Again, we’re one of the few E&P companies I think in Appalachia that sold undeveloped acres. We've sold PDPs. We've obviously - everybody's done things with midstream. And we have our water infrastructure, we have a ton of surface acres and stuff that are very valuable to people outside of E&P and inside the E&P. So, we look at these things mathematically. We try to be pretty - just call it transparent and follow the math on these types of situations and I think over the last several years you've seen us do that in many situations
And just in terms of this - I mean, I think it's a smart decision to focus on the debt obviously, but is that truly a rate of return decision or is that really kind of that you need to do it because it's coming due and you've got to protect the company and protect the balance sheet?
I think it's a rate of return decision because it really goes to what the cost to capital ends up being and that cost to capital effectively is our discount rate on what we think not just the debt or the assets but the entire company is worth.
And then a quick one, on the 2027 they’re trading at a pretty steep discount.

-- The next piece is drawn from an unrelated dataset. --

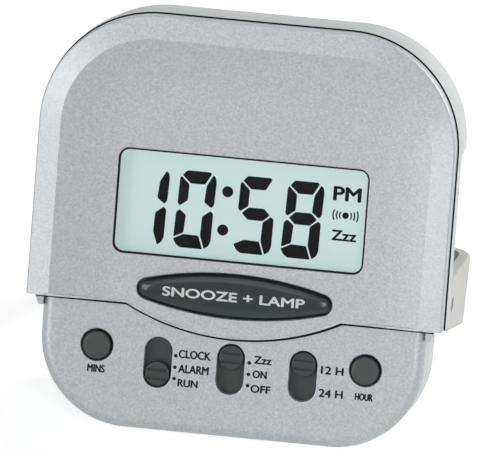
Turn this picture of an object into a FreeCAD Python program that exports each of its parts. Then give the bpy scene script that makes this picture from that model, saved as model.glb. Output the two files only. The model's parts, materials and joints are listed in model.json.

Is that - you're just not going to worry about them for now and just kind of take the 2022s or are you thinking about some options for them as well?
Yes. Like it's always good to be thinking and looking at everything. I mean, the conditions are ever changing and quickly changing and very volatile. So, we look across all these different buckets. I mean, obviously, you want to ensure that the company and capital structure is strong from liquidity, from leverage, from interest rate costs. So, they're considered as part of the mix, but you want to make sure that you have the nearest term stuff situated properly as well.
This concludes our question-and-answer session. I would like to turn the conference back over to Tyler Lewis for any closing remarks.
Great. Thank you. I appreciate everyone taking the time to join us here this morning and we look forward to speaking with you next quarter.
The conference has now concluded. Thank you for attending today's presentation. You may now disconnect.